Congressional proposals: Several bills introduced in the 119th Congress (2025-2026) would streamline or expand BLM land exchanges — removing NEPA requirements for smaller exchanges (under 640 acres), raising the cash equalization cap from 25% to 40%, and creating a fast-track process for exchanges where both parties are government entities (federal-to-state). None had passed as of May 2026.
NEPA simplification (2025): The Council on Environmental Quality's 2025 NEPA rule revision (finalizing changes begun under the Permitting Council) shortened timelines for land exchanges that qualify as "categorical exclusions" — routine transactions with no significant environmental impact. BLM expanded its land exchange categorical exclusion to cover exchanges under 2,500 acres with no mineral or water rights complications, accelerating smaller transactions.
What to Monitor
If you have a stake in federal land — as an adjacent property owner, a rancher with grazing permits, a conservation organization, or a local government — these are the signals worth watching:
- BLM Field Office activity: Exchanges begin at the local Field Office level. The BLM ePlanning portal (eplanning.blm.gov) tracks active environmental review projects, including proposed exchanges, by state and office.
- Federal Register notices: Required notice of all initiated exchanges appears in the Federal Register. A simple search for "43 CFR 2200" will surface all formal exchange proceedings.

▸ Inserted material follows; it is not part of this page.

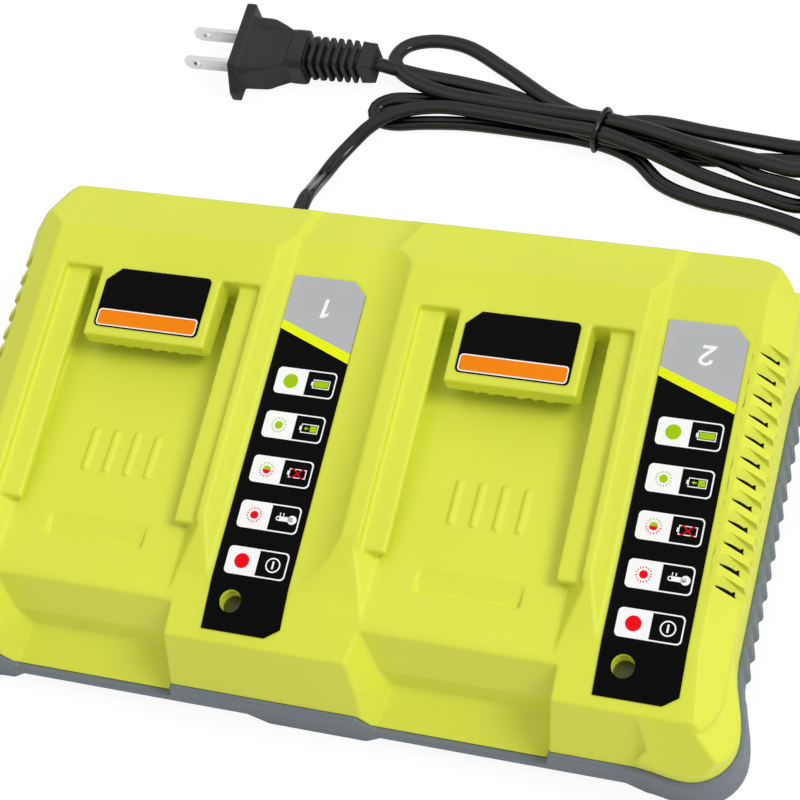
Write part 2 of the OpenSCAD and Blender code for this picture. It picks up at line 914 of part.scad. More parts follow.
// One row of contact blades with their tails down to the circuit board
module blades(x) {
  for (i = [0 : blade_count - 1]) {
    cx = x + (i - (blade_count - 1) / 2) * tooth_pitch;
    block(
      [cx - blade_t / 2, blade_front_y, blade_z],
      [cx + blade_t / 2, tail_y[1], block_under_z - blade_gap]
    );
    block(
      [cx - blade_t / 2, tail_y[0], board_z - tail_len],
      [cx + blade_t / 2, tail_y[1], blade_z + eps]
    );
  }
}

module terminal_holder_left() color([0.08, 0.08, 0.08])
  terminal_holder(bays[0]);

module terminal_holder_right() color([0.08, 0.08, 0.08])
  terminal_holder(bays[1]);

module contacts_left() color([0.75, 0.7, 0.55])
  blades(bays[0]);

module contacts_right() color([0.75, 0.7, 0.55])
  blades(bays[1]);

// ---- Circuit board and what stands on it ----

core = [34, 30, 21];
core_leg = 6;
core_post_r = 5;
coil_r = 12;
coil_gap = 0.1;
bulk_r = 8;
bulk_h = 21;
bulk_pitch = 19.2;
bulk_inset = 34;
out_r = 5;
out_h = 16;
out_pitch = 12;
out_place = [15, 30];
sink = [42, 3, 19];
sink_y = -36;
sink_fins = 7;
sink_fin = [2, 9];
transistor = [10, 4.5, 15];
transistor_x = 11;
choke_r = 11;
choke_hole_r = 5.5;
choke_h = 18;
choke_web = 2;
choke_place = [-22, 26];
film_box = [18, 10, 15];
film_place = [-2, 20];
fuse_r = 2.6;
fuse_len = 20;
fuse_rise = 3.2;
fuse_clip = [4, 6];
fuse_place = [-30, 50];
bridge = [22, 4, 15];
bridge_place = [-10, 0];
post_gap = 0.5;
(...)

- State legislation: Several Western states (Utah, Wyoming, Idaho) have passed laws encouraging more aggressive federal land transfers to state ownership. State-level political pressure often translates into BLM exchange proposals.
- Attorney General antitrust reviews: For coal deposit exchanges, the AG review timeline (60 days) is the rate-limiting step — watch for AG advisory opinions in energy-heavy exchange areas.